Converting real-world mixed waste plastics into porous carbon nanosheets with excellent performance in the adsorption of an organic dye from wastewater

Abstract

Waste plastic utilization and wastewater treatment are the two most serious challenges on the path to urbanization and industrialization, due to the limited fossil fuel resources, ever-increasing energy demands, and severe environmental pollution. The conversion of waste plastics into high value-added carbon nanomaterials has become a promising way to utilize waste plastics; however, most current studies are limited to single component waste plastic; besides, little attention has been paid to porous carbon nanosheets (PCNSs). Herein, a facile approach was established to prepare PCNSs by the carbonization of real-world mixed waste plastics on organically-modified montmorillonite and subsequent KOH activation. The morphology, microstructure, textural property, phase structure, surface element composition, and thermal stability of the PCNSs were investigated. The PCNSs showed high specific surface area (2315 m² g⁻¹) and large pore volume (3.319 cm³ g⁻¹) with high purity (>99.6%). More importantly, the PCNSs exhibited fast adsorption (about 95% of methylene blue (MB) was removed during the first 10 min of adsorption), an unprecedented adsorption capacity of 769.2 mg g⁻¹ (higher than most of reported adsorbents), and excellent recyclability (after ten cycles, an adsorption capacity of 692.0 mg g⁻¹ remained and 90 wt% of the PCNS was reclaimed) for MB from wastewater.
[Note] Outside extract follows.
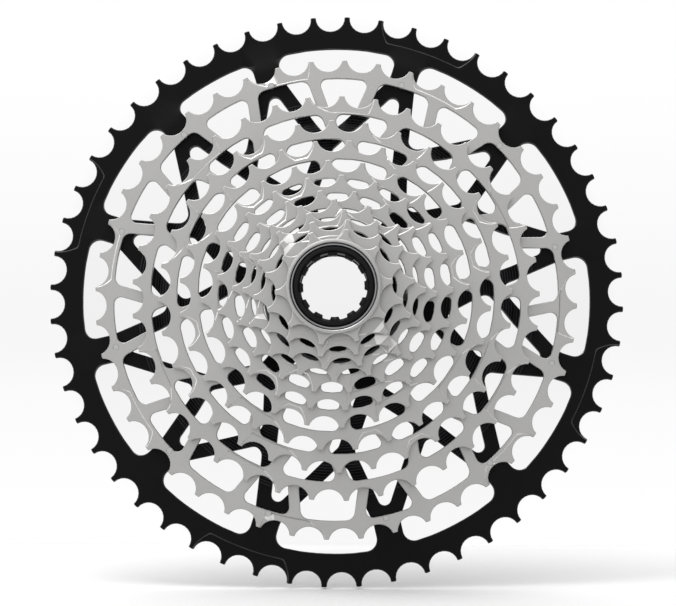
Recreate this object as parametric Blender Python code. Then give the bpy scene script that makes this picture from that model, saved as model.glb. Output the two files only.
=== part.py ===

This was attributed to the high specific surface area and large pore volume of the PCNS, and due to multiple adsorption mechanisms, including pore filling, hydrogen bonding, and π–π and electrostatic interactions between MB and the PCNS. It is believed that this work not only provides a novel potential way to utilize waste plastics, but also presents a facile sustainable approach to synthesize PCNSs, which will be an ideal candidate for various applications.